Полина уезжает в художественную мастерскую изучать декоративное искусство. Уезжает в час, возвращается к шести. К этому времени я и вернувшаяся из детсада Нелюся ждем Полину, которая должна нас обоих накормить и согреть. К нам заходят молодые французские коммунисты-писатели Моранж и Фридман. Угощают машиной и показывают Париж.
Писал на берегу каналов. Опять влюбляюсь в Париж. Все притягивает, не оторвешься. Сегодня наблюдал, как спускаются и поднимаются по каналу баржи. Большое наслаждение для глаз. Сегодня этюды у меня голубые. Чувствую, что изменился, освежился и помолодел. Ах, если бы эту гидропатию я имел бы годиков пять назад!
Писал статью для журнала «Прожектор». Скучно заниматься в Париже литературой, когда здесь столько живописи.
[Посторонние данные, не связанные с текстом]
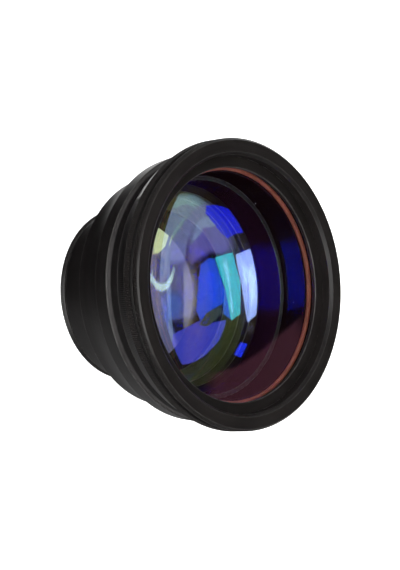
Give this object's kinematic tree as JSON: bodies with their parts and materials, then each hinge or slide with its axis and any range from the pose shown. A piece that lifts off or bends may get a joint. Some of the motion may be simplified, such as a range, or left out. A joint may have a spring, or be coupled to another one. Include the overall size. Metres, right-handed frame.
{
  "type": "f-theta scan lens",
  "caption": "Large f-theta scan lens: stacked coated elements in a black anodised barrel with knurled front rings, a sealed flat window in a recess, and a threaded rear neck.",
  "frame": {"origin": "on the optical axis, in the plane of the rear end that the lens stands on", "axes": "+Z along the optical axis, out of the protective window; the index notch lies between -X and -Y"},
  "size_m": [0.138, 0.138, 0.0835],
  "materials": {
    "barrel_black": "black anodised, fine turned satin",
    "ring_black": "black anodised satin with fine straight knurl",
    "inner_black": "black anodised, low sheen",
    "screw_steel": "blackened steel",
    "seal_orange": "orange silicone, satin",
    "seal_black": "black rubber, matte",
    "window_glass": "polished, magenta anti-reflection coating",
    "lens_blue": "polished, blue anti-reflection coating",
    "lens_teal": "polished, teal anti-reflection coating",
    "lens_violet": "polished, violet anti-reflection coating"
  },
  "bodies": {
    "root": {"rear_barrel": "barrel_black", "front_barrel": "barrel_black", "index_ring": "ring_black", "lock_screw": "screw_steel", "window_cell": "ring_black", "window_retaining_ring": "ring_black", "protective_window": "window_glass", "window_seal": "seal_orange", "cell_seal": "seal_black", "barrel_seal": "seal_black", "front_lens_retainer": "inner_black", "front_lens_cushion": "seal_black", "front_lens": "lens_blue", "front_spacer": "inner_black", "second_lens": "lens_teal", "third_lens": "lens_violet", "rear_spacer": "inner_black", "rear_lens": "lens_blue", "rear_retaining_ring": "inner_black"}
  },
  "joints": []
}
Пиши и радуйся!
24 ноября.
Переехали в новый отель. Рю Барро, 20.
Новый дом, новая мебель. Всюду свежая краска. Великолепная панорама Парижа. Не оторвешься. Эти живописные крыши и трубы, которые столько раз манили к себе!
Бегаю в комнату журналиста Пьера. Париж из окна его комнаты мне кажется морем: каждый дом, каждая крыша — огромная застывшая волна, окутанная туманом и дымом.
Сегодня падал снег.
Падал и таял. Мокрый, как будто бы кусочки белого тумана. Побелели крыши, улицы. Вечером был в Булони у Мещанинова. Вернулся в 12 часов ночи и застал своих женщин уже спящими. Нелюся после кори, разбросав свои похудевшие ножки, спит на груди Полины. Одеяло сползло. Я смотрю на них и тихо радуюсь за обеих. Одна избавилась от тяжелой болезни, другая от бессонных ночей.
За окном ночь. Слышен утомительный гул бегущего метро. Трудовой Париж уже спит.
Был у нас Федер. Старый, душевный, верный друг. До сих пор умеет улыбаться, веселиться. Работает много. Интересно и красочно рассказывает о нищете парижских художников.
Трудно в мои годы, при моих знаниях парижской живописи меняться. Но я здесь меняюсь и потому освежаюсь. Важно убить инерцию руки и особенно инерцию глаза. Ведь Париж разглядываешь глазами Писсарро (бульвары), Монмартр глазами Утрилло, а Сену с мостами глазами Марке и Матисса. Как трудно освободиться от них, а ведь нужно найти свое, и я постараюсь это найти.